__GIVEN REQUEST__
Only the lines from the one containing "addPiece('footbed', footbed(), foam);" down to the one containing "if empty is" should be printed, exactly as they stand, ends included.

__GIVEN DATA__

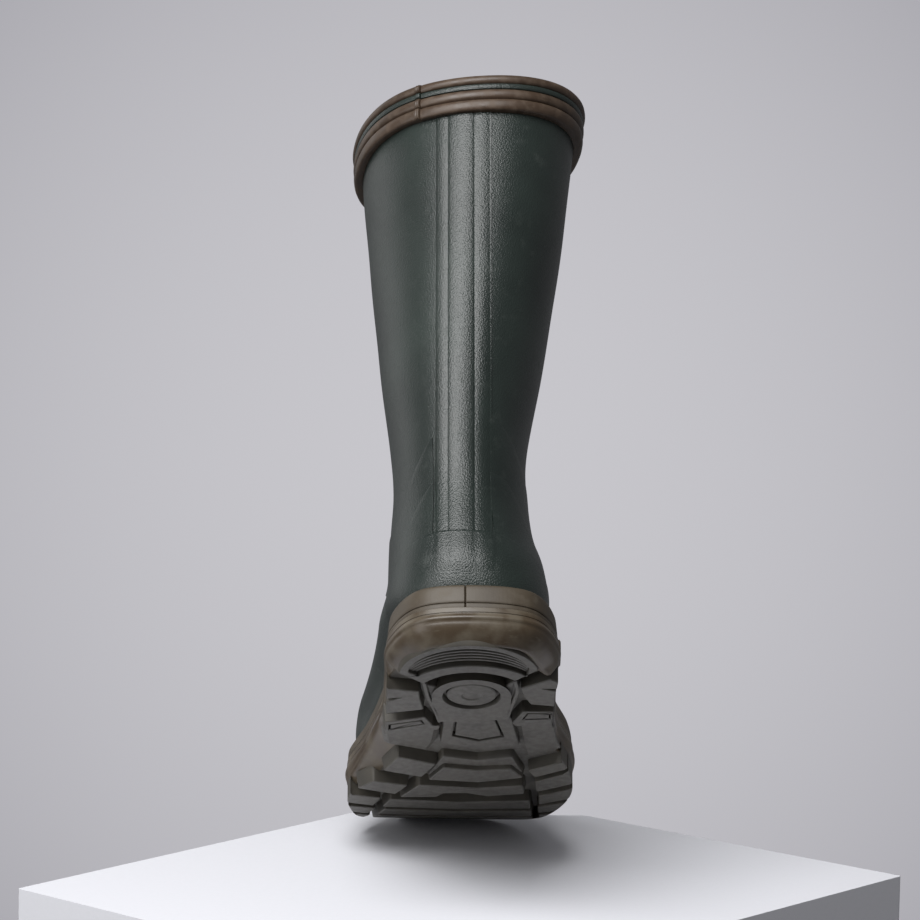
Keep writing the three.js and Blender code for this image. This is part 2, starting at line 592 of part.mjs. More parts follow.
// ---------------------------------------------------------------- top binding
const bindingOuter = -GAP - BINDING_WALL;
function binding() {
  const whole = layer(bindingOuter, sockInner + GAP + BINDING_LIP_WALL)
    .intersect(rimSlab(-BINDING_TOP, BINDING_HEIGHT));
  const slot = layer(-GAP, sockInner + GAP).intersect(rimSlab(-GAP, FAR));
  const below = inside(sockInner + GAP).intersect(rimSlab(BINDING_LIP, FAR));
  const stripe = layer(bindingOuter - 2, bindingOuter + INLAY_DEPTH + GAP)
    .intersect(rimSlab(INLAY_TOP - GAP, INLAY_TOP + INLAY_HEIGHT + GAP));
  return whole.subtract(slot).subtract(below).subtract(stripe);
}
const inlay = () => layer(bindingOuter, bindingOuter + INLAY_DEPTH)
  .intersect(rimSlab(INLAY_TOP, INLAY_TOP + INLAY_HEIGHT));

// ---------------------------------------------------------------- badge on the outer side
const BADGE_AT = { y: -0.27, z: 26 };
function badge() {
  const disc = new THREE.CylinderGeometry(BADGE_RADIUS - 0.8, BADGE_RADIUS, BADGE_WALL, 20);
  disc.rotateZ(-Math.PI / 2);
  const face = HEEL_WIDTH / 2 + SOLE_SHIFT.heel;
  disc.translate(face + GAP + BADGE_WALL / 2, alongSole(BADGE_AT.y), BADGE_AT.z);
  return solidFromGeometry(disc);
}

// ---------------------------------------------------------------- assembly
const finish = (color, roughness, metalness = 0) =>
  new THREE.MeshStandardMaterial({ color, roughness, metalness, flatShading: true });
const greenRubber = finish(0x39423f, 0.55);
const overlayRubber = finish(0x333c39, 0.55);
const brownRubber = finish(0x5b4c3d, 0.5);
const treadRubber = finish(0x4d4840, 0.75);
const neoprene = finish(0x2c2d2b, 0.95);
const board = finish(0x8d7d63, 0.85);
const foam = finish(0x3f4442, 0.9);
const steel = finish(0x9a9da0, 0.35, 1);

const boot = new THREE.Group();
function addPiece(name, solid, material) {
  const { vertProperties, triVerts } = solid.getMesh();
  const geometry = new THREE.BufferGeometry();
  geometry.setAttribute('position', new THREE.Float32BufferAttribute(vertProperties, 3));
  geometry.setIndex(Array.from(triVerts));
  geometry.computeVertexNormals();
  const mesh = new THREE.Mesh(geometry, material);
  mesh.name = name;
  boot.add(mesh);
}
addPiece('outsole', outsole(), treadRubber);
addPiece('foxing_strip', foxing(), brownRubber);
addPiece('heel_core', heelCore(0), foam);
addPiece('shank', shankSlab(0), steel);
addPiece('foot_shell', skin().intersect(footRegion()), greenRubber);
addPiece('ankle_sleeve', skin().intersect(ankleRegion()), greenRubber);
addPiece('leg_shell', skin().intersect(legRegion()), greenRubber);
addPiece('sock_foot', sock().intersect(footRegion()), neoprene);
addPiece('sock_ankle', sock().intersect(ankleRegion()), neoprene);
addPiece('sock_leg', sock().intersect(legRegion()), neoprene);
addPiece('heel_stiffener', heelStiffener(), board);
addPiece('toe_puff', toePuff(), board);
addPiece('insole_board', insoleBoard(), board);
addPiece('footbed', footbed(), foam);
addPiece('heel_counter', heelCounter(), overlayRubber);
addPiece('back_strip', backStrip(), overlayRubber);
addPiece('ankle_patch_inner', anklePatch(-1), overlayRubber);
addPiece('ankle_patch_outer', anklePatch(1), overlayRubber);
addPiece('toe_cap', toeCap(), overlayRubber);
addPiece('top_binding', binding(), brownRubber);
addPiece('binding_inlay', inlay(), greenRubber);
addPiece('side_badge', badge(), brownRubber);

export default boot;
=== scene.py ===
"""A right rubber field boot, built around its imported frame.

The upper follows one last: a fan of rounded sections from the top line down to the toe. The
rubber skin, the insulating sock, the overlays and the top binding are layers of that last. The
sole follows one outline, with a moulded cup wall, a foxing strip and a lugged tread.
Design sizes are millimetres and become metres where a mesh is made.
"""
import logging
import math
from dataclasses import dataclass, field
from enum import Enum
from functools import cached_property
from typing import Any, Callable, Iterable, Sequence

import bmesh
import bpy
import numpy as np
from mathutils import Matrix, Vector


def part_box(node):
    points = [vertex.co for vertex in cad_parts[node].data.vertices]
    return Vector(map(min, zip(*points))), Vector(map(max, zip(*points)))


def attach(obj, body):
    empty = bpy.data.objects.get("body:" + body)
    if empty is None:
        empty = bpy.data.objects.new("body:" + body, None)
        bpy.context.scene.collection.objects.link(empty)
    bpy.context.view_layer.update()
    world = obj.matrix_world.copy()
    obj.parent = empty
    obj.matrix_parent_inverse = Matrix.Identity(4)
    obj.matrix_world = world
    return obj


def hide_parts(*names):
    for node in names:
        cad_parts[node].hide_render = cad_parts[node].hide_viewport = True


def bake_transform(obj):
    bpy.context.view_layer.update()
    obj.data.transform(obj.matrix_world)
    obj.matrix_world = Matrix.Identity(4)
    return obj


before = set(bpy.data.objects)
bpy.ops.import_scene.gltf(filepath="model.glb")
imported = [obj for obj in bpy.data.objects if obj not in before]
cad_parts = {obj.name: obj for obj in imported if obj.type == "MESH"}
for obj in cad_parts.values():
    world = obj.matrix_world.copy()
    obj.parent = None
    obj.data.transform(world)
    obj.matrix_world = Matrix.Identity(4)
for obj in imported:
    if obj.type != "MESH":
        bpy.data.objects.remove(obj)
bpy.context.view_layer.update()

MM = 0.001
LOG = logging.getLogger("field_boot")
RUBBER_IOR = 1.52
Array = np.ndarray
Material = bpy.types.Material
Piece = bpy.types.Object
Tree = bpy.types.NodeTree
Node = bpy.types.Node
Socket = bpy.types.NodeSocket


class Body(Enum):
    """The frame's moving bodies."""

    FOOT = "foot"
    LEG = "leg"
    FOOTBED = "footbed"


class Side(Enum):
    """Which side of the right foot a piece lies on, as the sign of x."""

    INNER = -1
    OUTER = 1


# ------------------------------------------------------------------ numbers and outlines
def smooth(value: Array, low: float, high: float) -> Array:
    """Ease from 0 at low to 1 at high.

    Args:
        value: Where to read the ease.
        low: Start of the ease.
        high: End of the ease.

    Returns:
        The eased share, 0 to 1.
    """
    share = np.clip((np.asarray(value, float) - low) / (high - low), 0.0, 1.0)
    return share * share * (3.0 - 2.0 * share)


def mix(first: Array, second: Array, share: Array) -> Array:
    """Value between first and second at a share of the way."""
    return first + (second - first) * share


def unit(vectors: Array) -> Array:
    """Vectors scaled to length one."""
    return vectors / np.maximum(np.linalg.norm(vectors, axis=-1, keepdims=True), 1e-9)


def through(knots: Array, place: Array) -> Array:
    """A smooth curve through knots, read at places counted in knots from the first."""
    last = len(knots) - 1
    i = np.minimum(place.astype(int), last - 1)
    t = (place - i)[..., None]
    a, b, c, d = (knots[np.clip(i + k, 0, last)] for k in (-1, 0, 1, 2))
    return b + 0.5 * t * (c - a + t * (2 * a - 5 * b + 4 * c - d + t * (3 * (b - c) + d - a)))


def bisect(measure: Callable[[Array], Array], target: Array, low: float, high: float) -> Array:
    """Halve a range until a rising measure meets its target.

    Args:
        measure: Value at each guess.
        target: Value wanted at each place.
        low: Start of the range.
        high: End of the range.

    Returns:
        The place of each target.
    """
    lows, highs = np.full(target.shape, low), np.full(target.shape, high)
    for _ in range(26):
        guess = (lows + highs) / 2
        short = measure(guess) < target
        lows, highs = np.where(short, guess, lows), np.where(short, highs, guess)
    return (lows + highs) / 2


def offset_outline(points: Array, inset: float) -> Array:
    """Move a closed counter-clockwise outline inwards along its own corners.

    Args:
        points: Corners, one row each, x and y.
        inset: Distance inwards; negative moves outwards.

    Returns:
        The moved corners, as many as before.
    """
    before = unit(points - np.roll(points, 1, 0))
    after = unit(np.roll(points, -1, 0) - points)
    normal_before = np.stack([-before[:, 1], before[:, 0]], -1)
    normal_after = np.stack([-after[:, 1], after[:, 0]], -1)
    share = 1.0 / np.maximum(1.0 + (normal_before * normal_after).sum(-1), 0.45)
    return points + inset * (normal_before + normal_after) * share[:, None]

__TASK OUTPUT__
addPiece('footbed', footbed(), foam);
addPiece('heel_counter', heelCounter(), overlayRubber);
addPiece('back_strip', backStrip(), overlayRubber);
addPiece('ankle_patch_inner', anklePatch(-1), overlayRubber);
addPiece('ankle_patch_outer', anklePatch(1), overlayRubber);
addPiece('toe_cap', toeCap(), overlayRubber);
addPiece('top_binding', binding(), brownRubber);
addPiece('binding_inlay', inlay(), greenRubber);
addPiece('side_badge', badge(), brownRubber);

export default boot;
=== scene.py ===
"""A right rubber field boot, built around its imported frame.

The upper follows one last: a fan of rounded sections from the top line down to the toe. The
rubber skin, the insulating sock, the overlays and the top binding are layers of that last. The
sole follows one outline, with a moulded cup wall, a foxing strip and a lugged tread.
Design sizes are millimetres and become metres where a mesh is made.
"""
import logging
import math
from dataclasses import dataclass, field
from enum import Enum
from functools import cached_property
from typing import Any, Callable, Iterable, Sequence

import bmesh
import bpy
import numpy as np
from mathutils import Matrix, Vector


def part_box(node):
    points = [vertex.co for vertex in cad_parts[node].data.vertices]
    return Vector(map(min, zip(*points))), Vector(map(max, zip(*points)))


def attach(obj, body):
    empty = bpy.data.objects.get("body:" + body)
    if empty is None:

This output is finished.